**What you should do:** Lines holding the string "bodies" are the ones to copy; find them all in the data.
== == ==
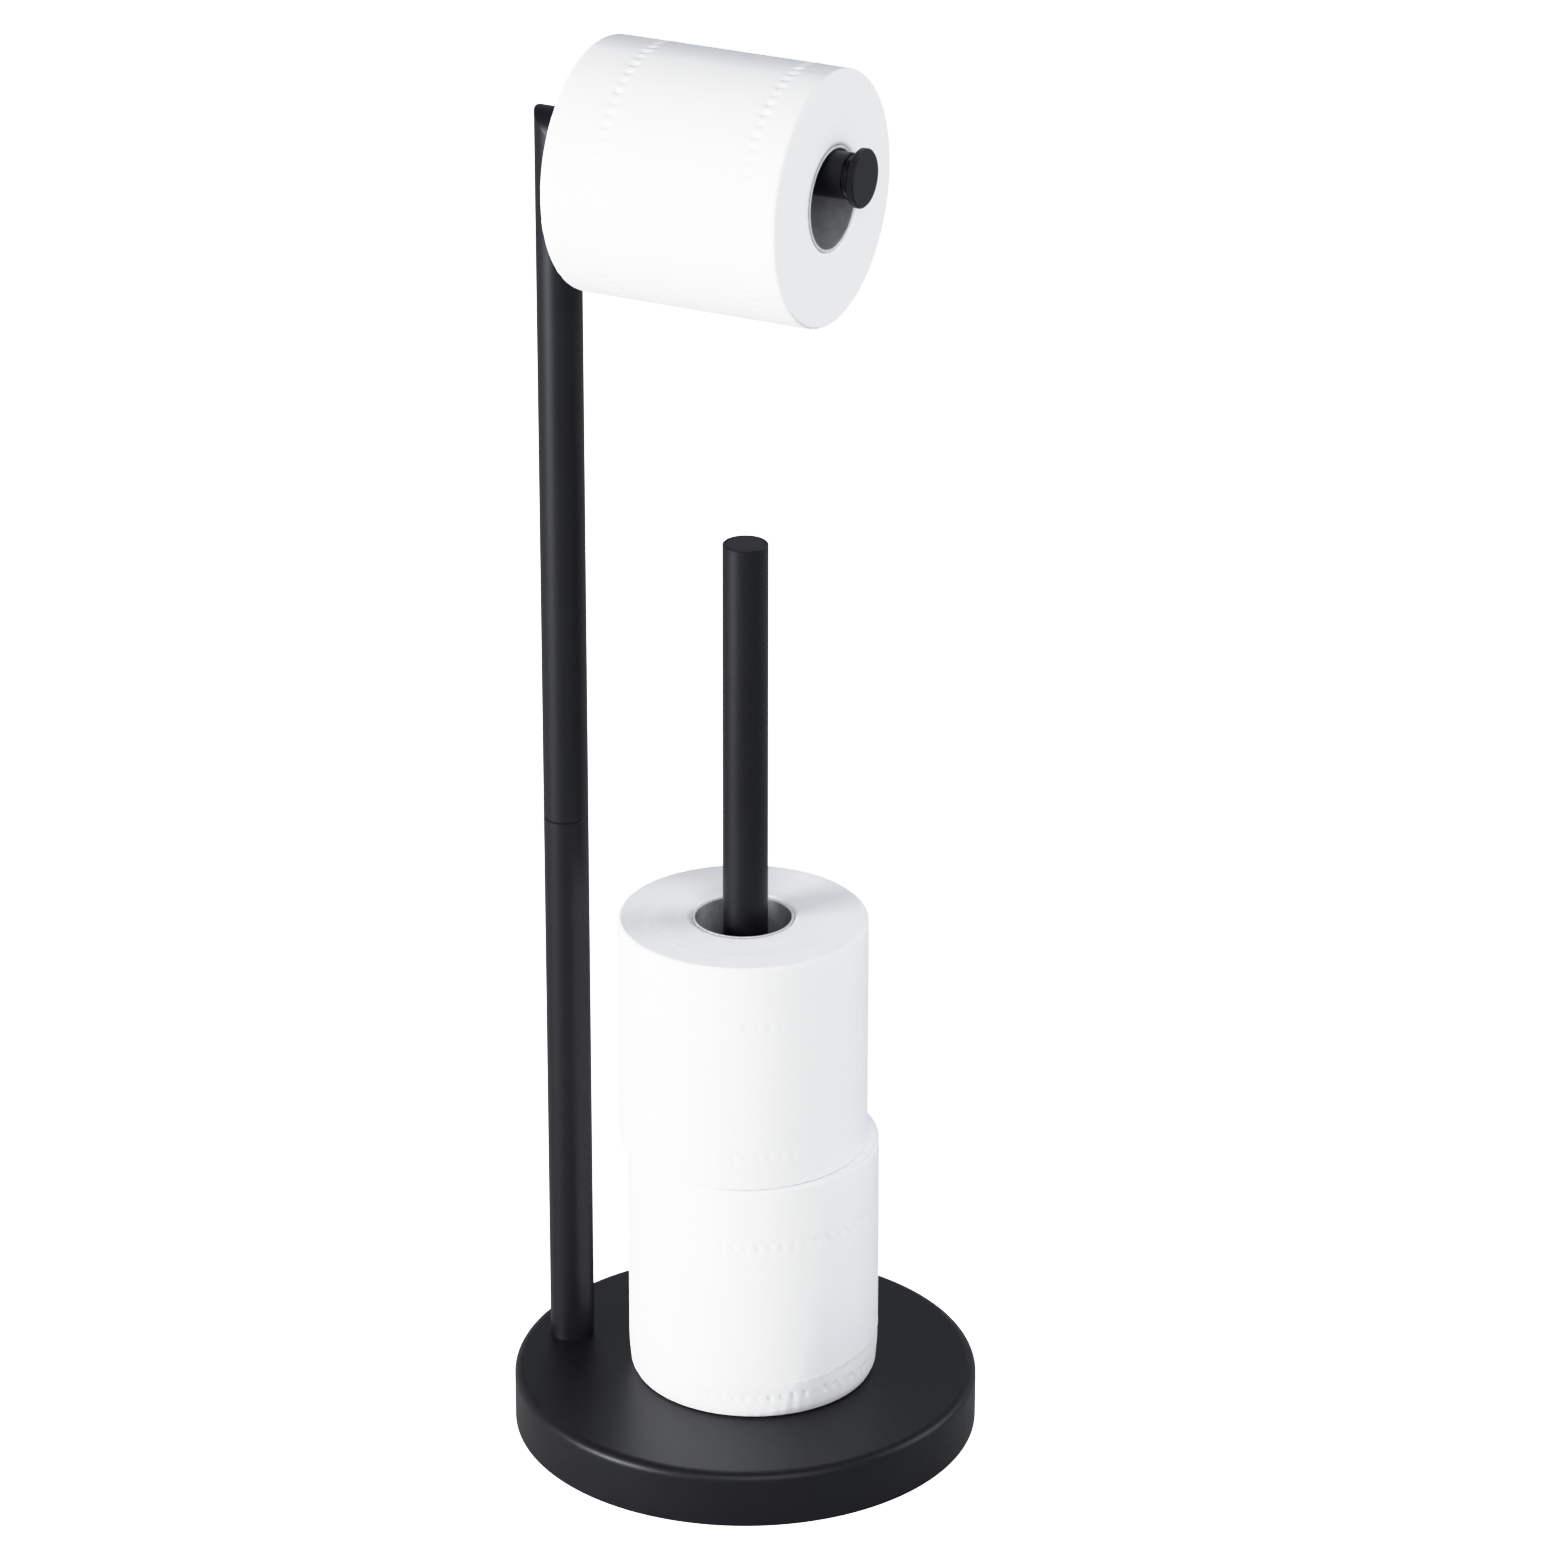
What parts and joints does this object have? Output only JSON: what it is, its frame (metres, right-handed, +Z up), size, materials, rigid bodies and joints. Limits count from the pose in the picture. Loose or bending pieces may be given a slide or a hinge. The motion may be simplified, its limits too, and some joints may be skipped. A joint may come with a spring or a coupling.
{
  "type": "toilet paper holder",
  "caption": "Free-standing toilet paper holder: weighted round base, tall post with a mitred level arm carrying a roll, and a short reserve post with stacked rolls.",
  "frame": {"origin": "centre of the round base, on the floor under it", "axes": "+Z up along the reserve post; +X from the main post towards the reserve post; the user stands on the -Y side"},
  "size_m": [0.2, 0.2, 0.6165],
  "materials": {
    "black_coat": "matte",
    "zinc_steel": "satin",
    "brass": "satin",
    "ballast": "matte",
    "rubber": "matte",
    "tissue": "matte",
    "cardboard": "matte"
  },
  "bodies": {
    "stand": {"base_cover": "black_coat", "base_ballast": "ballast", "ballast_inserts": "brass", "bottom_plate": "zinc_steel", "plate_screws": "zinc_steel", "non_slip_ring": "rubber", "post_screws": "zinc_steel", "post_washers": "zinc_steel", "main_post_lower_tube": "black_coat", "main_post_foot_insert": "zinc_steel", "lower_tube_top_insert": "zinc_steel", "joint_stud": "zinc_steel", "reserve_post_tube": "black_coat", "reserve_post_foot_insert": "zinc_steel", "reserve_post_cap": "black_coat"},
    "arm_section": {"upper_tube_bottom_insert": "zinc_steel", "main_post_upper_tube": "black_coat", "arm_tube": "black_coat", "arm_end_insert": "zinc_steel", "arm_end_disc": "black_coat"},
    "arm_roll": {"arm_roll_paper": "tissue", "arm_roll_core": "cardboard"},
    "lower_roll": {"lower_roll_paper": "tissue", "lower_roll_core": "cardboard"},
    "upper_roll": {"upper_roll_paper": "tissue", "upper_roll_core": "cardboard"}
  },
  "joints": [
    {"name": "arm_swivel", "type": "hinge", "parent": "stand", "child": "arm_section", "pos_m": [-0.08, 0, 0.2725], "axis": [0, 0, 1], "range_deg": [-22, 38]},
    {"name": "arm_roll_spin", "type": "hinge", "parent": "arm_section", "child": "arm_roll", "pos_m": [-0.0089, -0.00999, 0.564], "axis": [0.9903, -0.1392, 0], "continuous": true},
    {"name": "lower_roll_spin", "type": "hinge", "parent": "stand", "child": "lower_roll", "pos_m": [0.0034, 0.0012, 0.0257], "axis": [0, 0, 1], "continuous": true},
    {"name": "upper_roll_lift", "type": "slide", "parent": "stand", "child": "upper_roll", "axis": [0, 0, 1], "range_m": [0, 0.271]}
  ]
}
== == ==
**Response:**
What parts and joints does this object have? Output only JSON: what it is, its frame (metres, right-handed, +Z up), size, materials, rigid bodies and joints. Limits count from the pose in the picture. Loose or bending pieces may be given a slide or a hinge. The motion may be simplified, its limits too, and some joints may be skipped. A joint may come with a spring or a coupling.
  "bodies": {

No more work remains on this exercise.